On January 29, 2013, Shirley Saldamarco, who is a faculty member of the ETC, visited the SV campus. She teaches the “Fundamentals of Producing” course that I took a year ago, and also has an extensive background in television and video production. While she was stopped by for two days, I was able to talk to her about some questions in regards to my independent study:
Her definition of producing was “guiding the talents of other people to create the best possible product.” I liked how this definition describes the actions of a producer as well as the target goal of those actions.
Her most interesting insight she had was about the spectrum of producing from film to television to gaming. Having been around all of these industries, she said that creative control was one of the biggest differences she had seen: In television, a producer really influences the vision, while in gaming, it is more production management/administration.

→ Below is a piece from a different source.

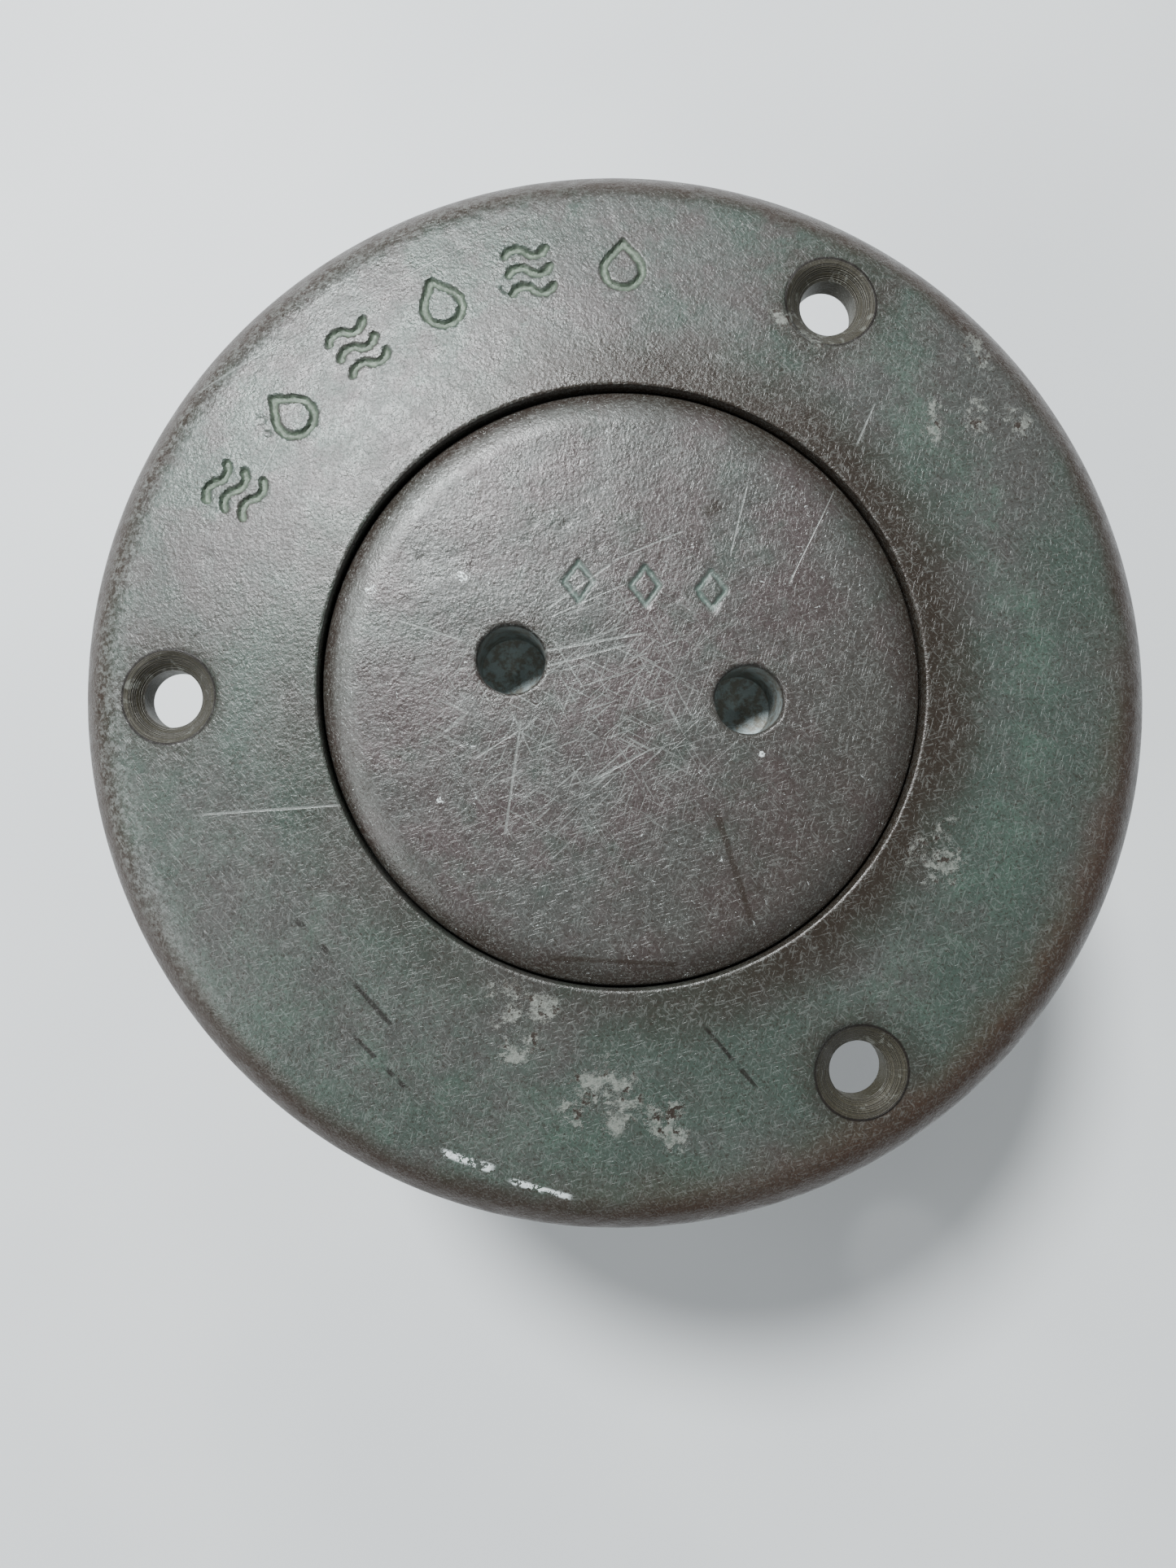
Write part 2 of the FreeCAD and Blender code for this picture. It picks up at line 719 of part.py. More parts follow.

At the film end, though is where things get interesting: In film as opposed to television there is less control for the producer because the director gets the final say. However, there is more money in film, of course. Moreover, whereas the credits in television tend to be more straightforward, producing titles in a film can often be assigned for a variety of reasons and can sometimes simplify the variety of roles people had. As Shirley put it, “you never know who did what on a film unless you were there.”
A specific insight she also had was about her experience with scheduling for programmers. Programmers can have difficulty estimating how long something will take because of compounding factors but a producer really needs an estimate from them for planning purposes. So Shirley has come up with a system of asking programmers for the “best case.” It’s not the most accurate but it’s a great way to help a programmer mentally simplify those compounding factors, which are things that the Producer should be helping to ameliorate anyway.
Shirley’s years of experience have given her some great insights, and I am very glad to have had the chance to speak with her especially on this topic.